The verb root is -saidia (to help).
- husaidia uses the tense marker hu-, which expresses a general or habitual action (“normally”, “generally”, “tends to”). It does not show a subject prefix.
- linasaidia would have:
- li- = subject prefix for noun class 5 (for pazia)
- -na- = present tense
- saidia = help
So:
pazia zito … husaidia kuzuia jua kali
= a thick curtain generally helps to block strong sun (a general truth, habit)pazia zito … linasaidia kuzuia jua kali
= the thick curtain is helping/helps to block the strong sun (more specific curtain or situation)
In this sentence, hu- is used because the statement is about what such a curtain typically does, not about one specific instance.
kuzuia is the infinitive form of the verb -zuia (to block, to prevent, to stop).
- ku- at the beginning of a verb stem usually marks the infinitive, similar to “to” in English (“to block”).
The pattern [verb] + ku-verb is common and is similar to English “help to do something”:
- husaidia kuzuia
= helps to prevent / helps to block
So grammatically, husaidia kuzuia jua kali is like saying “helps to block the strong sun.”
-kali is an adjective meaning fierce, harsh, intense, sharp, severe, strict, etc.
- jua kali literally = fierce/harsh sun
→ in natural English: strong sun, intense sun, blazing sun
In many contexts, kali already carries the idea of strong intensity, so you don’t have to add sana (very). You can say:
- jua kali sana = very strong/very harsh sun
but jua kali alone is already vivid and idiomatic.
(A side note: jua kali is also a well-known expression referring to the informal sector, people working in the hot sun, but here it clearly means “strong sun”.)
Time words in Swahili often act as adverbs by themselves, without needing a preposition.
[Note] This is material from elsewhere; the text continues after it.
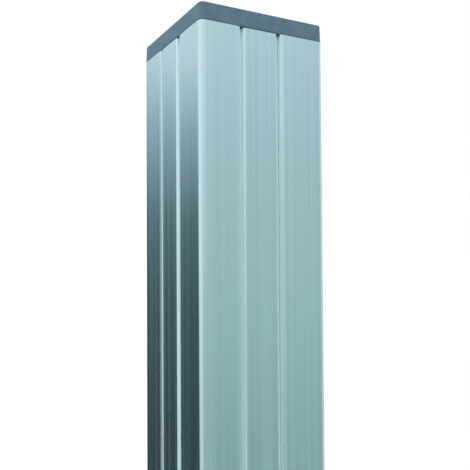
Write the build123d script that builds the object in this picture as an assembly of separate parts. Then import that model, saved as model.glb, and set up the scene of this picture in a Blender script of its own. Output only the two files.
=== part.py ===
from build123d import *
import os

os.makedirs("parts", exist_ok=True)

# A square aluminium gate post. The origin is the centre of its foot, +Z is up,
# and -Y is the face that the photo shows on the right.

# Overall sizes, in millimetres.
side = 90.0
overall_height = 1050.0
cap_height = 11.1

# The extruded post.
corner_radius = 3.5
wall = 2.2
channel_width = 29.2
front_channel_shift = -3.0
channel_depth = 16.0
lip_depth = 2.7
lip_bevel_width = 2.7
lip_bevel_drop = 0.4
lip_radius = 0.5
pocket_height = 2.8
inner_radius = 0.8

# The cover strips that slide into the channels.
strip_gap = 2.3
front_strip_shift = -0.1
left_strip_shift = -0.9
flange_hold = 1.1
strip_wall = 1.8
strip_edge_radius = 1.5
strip_face_clearance = 0.3
strip_side_clearance = 0.1
strip_top_gap = 0.3

# The moulded end cap.
cap_wall = 3.0
cap_top = 3.0
cap_edge_radius = 0.9
cap_draft_angle = 2.0
cap_seat_gap = 0.1
plug_clearance = 0.25
plug_length = 18.0
plug_wall = 2.0
plug_lead = 1.2
plug_corner_ease = 0.2
rib_thickness = 1.8
rib_lift = 1.0

# How far each face's channel lies from the middle: front, right, back, left.
channel_shifts = [front_channel_shift, 0.0, 0.0, 0.0]

# Sizes that follow from the ones above.
half_side = side / 2
post_length = overall_height - cap_height - cap_seat_gap
inner_corner_radius = max(corner_radius - wall, 0.5)
pocket_back = lip_depth + pocket_height
strip_width = channel_width - 2 * strip_gap
flange_width = channel_width + 2 * (strip_gap + flange_hold)
pocket_width = flange_width + 2 * (strip_gap + strip_side_clearance)
pocket_body_half = pocket_width / 2 + wall
channel_body_half = channel_width / 2 + wall
flange_front = lip_depth + strip_face_clearance
flange_back = flange_front + strip_wall
plug_near = pocket_body_half + abs(front_channel_shift) + plug_clearance
plug_far = half_side - wall - plug_clearance
plug_side = plug_far - plug_near
plug_corner_radius = max(inner_corner_radius, plug_lead) + plug_corner_ease
plug_centre = (plug_near + plug_far) / 2


def box_2d(x_half, depth_from, depth_to):
    # A rectangle centred on a face, between two depths measured in from that face.
    middle = -half_side + (depth_from + depth_to) / 2
    return Pos(0, middle) * Rectangle(2 * x_half, depth_to - depth_from)


def near_points(sketch, points, reach):
    # The corners of a sketch that lie at the given places.
    found = []
    for vertex in sketch.vertices():
        for x, y in points:
            if abs(vertex.X - x) < reach and abs(vertex.Y - y) < reach:
                found.append(vertex)
    return found


def mirrored(x, depth):
    # The two places at plus and minus x, at a depth in from the front face.
    return [(x, -half_side + depth), (-x, -half_side + depth)]


def channel_body():
    # The metal that carries one channel: lips, pocket walls, side walls and back.
    body = box_2d(pocket_body_half, 0, pocket_back + wall)
    body = body + box_2d(channel_body_half, 0, channel_depth + wall)
    return body


def channel_hollow():
    # The open space of one channel, with the two pockets for the strip's flanges.
    hollow = box_2d(channel_width / 2, 0, channel_depth)
    hollow = hollow + box_2d(pocket_width / 2, lip_depth, pocket_back)
    back = near_points(hollow, mirrored(channel_width / 2, channel_depth), 0.01)
    hollow = fillet(back, inner_radius)
    return hollow + lip_bevels()


def lip_bevels():
    # The shallow lead-in along both lips: the faces dip a little towards the channel.
    beyond = 0.2
    spread = lip_bevel_width * (1 + beyond / lip_bevel_drop)
    outer = mirrored(channel_width / 2 + spread, -beyond)
    inner = mirrored(channel_width / 2, lip_bevel_drop)
    return make_face(Polyline(outer[0], inner[0], inner[1], outer[1], close=True))


def placed(sketch, count):
    # The sketch of a front channel, moved and turned to one of the four faces.
    return Rot(0, 0, 90 * count) * (Pos(channel_shifts[count], 0) * sketch)


def lip_places(count):
    # Where the two lips of one channel meet its side walls, before they are rounded.
    places = []
    for x, y in mirrored(channel_width / 2, lip_bevel_drop):
        x = x + channel_shifts[count]
        for turn in range(count):
            x, y = -y, x
        places.append((x, y))
    return places


def post_section():
    outer = RectangleRounded(side, side, corner_radius)
    inner_side = side - 2 * wall
    section = outer - RectangleRounded(inner_side, inner_side, inner_corner_radius)
    for count in range(4):
        section = section + placed(channel_body(), count) & outer
    lips = []
    for count in range(4):
        section = section - placed(channel_hollow(), count)
        lips.extend(lip_places(count))
    return fillet(near_points(section, lips, 0.01), lip_radius)


def post_profile():
    return extrude(post_section(), post_length)


def strip_section():
    # A hat section: a flush face, two side walls and two flanges in the pockets.
    hat = box_2d(strip_width / 2, 0, flange_back)
    hat = hat + box_2d(flange_width / 2, flange_front, flange_back)
    edges = near_points(hat, mirrored(strip_width / 2, 0), 0.01)
    hat = fillet(edges, strip_edge_radius)
    return hat - box_2d(strip_width / 2 - strip_wall, strip_wall, flange_back + 1.0)


def strip(count, shift):
    # One strip, moved by the shift across the channel that it lies in.
    section = placed(Pos(shift, 0) * strip_section(), count)
    return extrude(section, post_length - strip_top_gap)


def cap_shell():
    # The visible part: a shallow box with a flat rim that sits on the post's end.
    outline = RectangleRounded(side, side, corner_radius)
    outer = extrude(outline, cap_height, taper=cap_draft_angle)
    top = outer.faces().sort_by(Axis.Z)[-1]
    outer = fillet(top.edges(), cap_edge_radius)
    room_side = side - 2 * cap_wall
    room = RectangleRounded(room_side, room_side, 1.0)
    return outer - extrude(room, cap_height - cap_top)


def cap_plug():
    # One hollow leg that pushes into a corner chamber of the post.
    length = plug_length + cap_height - cap_top / 2
    leg = extrude(RectangleRounded(plug_side, plug_side, plug_corner_radius), length)
    tip = leg.faces().sort_by(Axis.Z)[0]
    leg = chamfer(tip.edges(), plug_lead)
    inside = plug_side - 2 * plug_wall
    bore = Box(inside, inside, length, align=(Align.CENTER, Align.CENTER, Align.MIN))
    return Pos(0, 0, -plug_length) * (leg - Pos(0, 0, -1.0) * bore)


def cap_ribs():
    # Two ribs across the inside stiffen the top between the legs.
    height = cap_height - cap_top / 2 - rib_lift
    low = (Align.CENTER, Align.CENTER, Align.MIN)
    reach = side - cap_wall
    along = Box(reach, rib_thickness, height, align=low)
    across = Box(rib_thickness, reach, height, align=low)
    return Pos(0, 0, rib_lift) * (along + across)


def cap():
    body = cap_shell() + cap_ribs()
    for count in range(4):
        leg = Pos(plug_centre, plug_centre, 0) * cap_plug()
        body = body + Rot(0, 0, 90 * count) * leg
    return Pos(0, 0, post_length + cap_seat_gap) * body


export_step(post_profile(), "parts/post_profile.step")
export_step(strip(0, front_strip_shift), "parts/strip_front.step")
export_step(strip(3, left_strip_shift), "parts/strip_left.step")
export_step(strip(2, 0.0), "parts/strip_back.step")
export_step(strip(1, 0.0), "parts/strip_right.step")
export_step(cap(), "parts/cap.step")
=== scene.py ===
import math

import bpy
from mathutils import Matrix, Vector


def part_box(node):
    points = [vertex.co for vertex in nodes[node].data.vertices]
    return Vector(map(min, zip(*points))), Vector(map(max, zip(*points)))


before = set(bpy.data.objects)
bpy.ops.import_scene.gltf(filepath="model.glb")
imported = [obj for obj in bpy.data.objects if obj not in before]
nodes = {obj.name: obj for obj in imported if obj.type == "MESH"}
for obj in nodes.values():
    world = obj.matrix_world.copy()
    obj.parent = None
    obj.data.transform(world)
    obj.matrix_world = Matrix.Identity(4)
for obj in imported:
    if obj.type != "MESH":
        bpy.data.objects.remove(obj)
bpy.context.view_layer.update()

# Lengths are in metres, angles in degrees and colours linear, unless a name says otherwise.

# The camera, from a fit of the post's straight edges to those in the photograph.
CAMERA_PLACE = (-0.192395, -0.338889, 0.903337)
CAMERA_YAW = 26.480
CAMERA_PITCH = 1.416
CAMERA_ROLL = -0.268
CAMERA_NEAR = 0.01
CAMERA_FAR = 200.0
SENSOR_MM = 36.0
IMAGE_PIXELS = 470
FOCAL_PIXELS = 565.252
CENTRE_X_PIXELS = 199.553

# Where the post's faces, its upper end and the cap's top lie.
HALF_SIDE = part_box("post_profile")[1][0]
POST_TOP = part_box("post_profile")[1][2]
CAP_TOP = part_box("cap")[1][2]

# A noise is given by its scale, detail and roughness, and a bump by its strength and height.

# The satin metal. Its lines are noise that is drawn out along the post.
METAL_COLOUR = (0.578, 0.776, 0.807)
METAL_PALE = (0.604, 0.803, 0.832)
METAL_DEEP = (0.548, 0.744, 0.778)
METAL_STOPS = [(0.35, METAL_DEEP), (0.5, METAL_COLOUR), (0.65, METAL_PALE)]
LINE_STRETCH = (1.0, 1.0, 0.004)
FINE_LINES = (1900.0, 3.0, 0.6)
WIDE_LINES = (240.0, 2.0, 0.5)
FINE_SHARE = 0.45
WIDE_SHARE = 0.55
METAL_ROUGH = (0.14, 0.32)
METAL_BUMP = (0.25, 0.00006)
POST_LINES_OFFSET = 0.0
STRIP_LINES_OFFSET = 3.7

# Down in the grooves the metal is rougher and less metallic, and its colour is painted paler:
# a painted reflection that lightens the grooves. The change comes in between two depths below
# the face, and the shallow bevels on the lips take a share of it, a painted highlight on the
# lips.
# No groove lies further than GROOVE_REACH from the middle of its face.
GROOVE_PAINTED_LIGHT = (0.830, 0.975, 0.990)
GROOVE_ROUGHER = 0.25
GROOVE_LESS_METALLIC = 0.35
GROOVE_REACH = 0.030
GROOVE_START = 0.0004
GROOVE_FULL = 0.0010
BEVEL_START = 0.00003
BEVEL_FULL = 0.00020
BEVEL_FINISH_AND_PAINTED_LIGHT_SHARE = 0.16

# The cap's plastic. Painted shade makes it a little darker low down, where it meets the post, and
# at the top.
CAP_COLOUR = (0.080, 0.172, 0.234)
CAP_PALE = (0.097, 0.199, 0.265)
CAP_DEEP = (0.066, 0.149, 0.207)
CAP_PAINTED_SHADE = (0.048, 0.113, 0.158)
CAP_STOPS = [(0.3, CAP_DEEP), (0.5, CAP_COLOUR), (0.7, CAP_PALE)]
CAP_PAINTED_SHADE_SHARES = [(0.02, 1.0), (0.10, 0.0), (0.86, 0.0), (0.97, 0.6)]
CAP_GRAIN = (2600.0, 2.0, 0.6)
CAP_PATCHES = (160.0, 3.0, 0.6)
CAP_ROUGH = (0.48, 0.62)
CAP_BUMP = (0.3, 0.00008)

# Most of a noise texture's values lie between these two, and a roughness is spread over them.
NOISE_LOW = 0.3
NOISE_HIGH = 0.7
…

- asubuhi = morning / in the morning
- mchana = afternoon / during the day
- jioni = evening / in the evening
- usiku = night / at night
So:
- … jua kali asubuhi
literally: strong sun morning
naturally: the strong sun in the morning
Swahili simply places asubuhi in the sentence to show the time, usually at the end or at the beginning, and no separate word for “in/at” is necessary.
Swahili does not have articles like “a/an” or “the”.
Nouns like pazia and jua can be interpreted as:
- a curtain / the curtain / curtains in general, depending on context
- the sun / strong sun, depending on context
In this sentence, because we use hu- (husaidia), the statement is generic (about curtains of that type in general), so natural translations would be:
- A thick brown curtain helps block the strong morning sun.
- Thick brown curtains help block strong morning sun.
The language itself doesn’t mark “a” vs. “the”; the translator chooses based on meaning and context.
To make it plural:
- pazia (class 5) → mapazia (class 6)
- zito → mazito (adjective agrees with class 6)
- lenye (class 5 -enye form) → yenye (class 6 form)
- husaidia stays the same (because hu- doesn’t change with subject)
So the plural sentence would be:
- Mapazia mazito yenye rangi ya kahawia husaidia kuzuia jua kali asubuhi.
= Thick brown curtains help to block the strong morning sun.
kahawia is a color word meaning brown, derived from kahawa (coffee).
In practice, many speakers use color words like kahawia more like nouns (“the color brown”), especially in the pattern:
- rangi ya kahawia = color of brown → brown color
You will often see colors expressed as rangi ya + color word, for example:
- rangi ya bluu = blue color
- rangi ya kijani = green color
- rangi ya kahawia = brown color
You can sometimes see kahawia used more directly after a noun, but rangi ya kahawia is a very natural and explicit way to say “brown-colored” in standard Swahili, especially in careful or descriptive speech.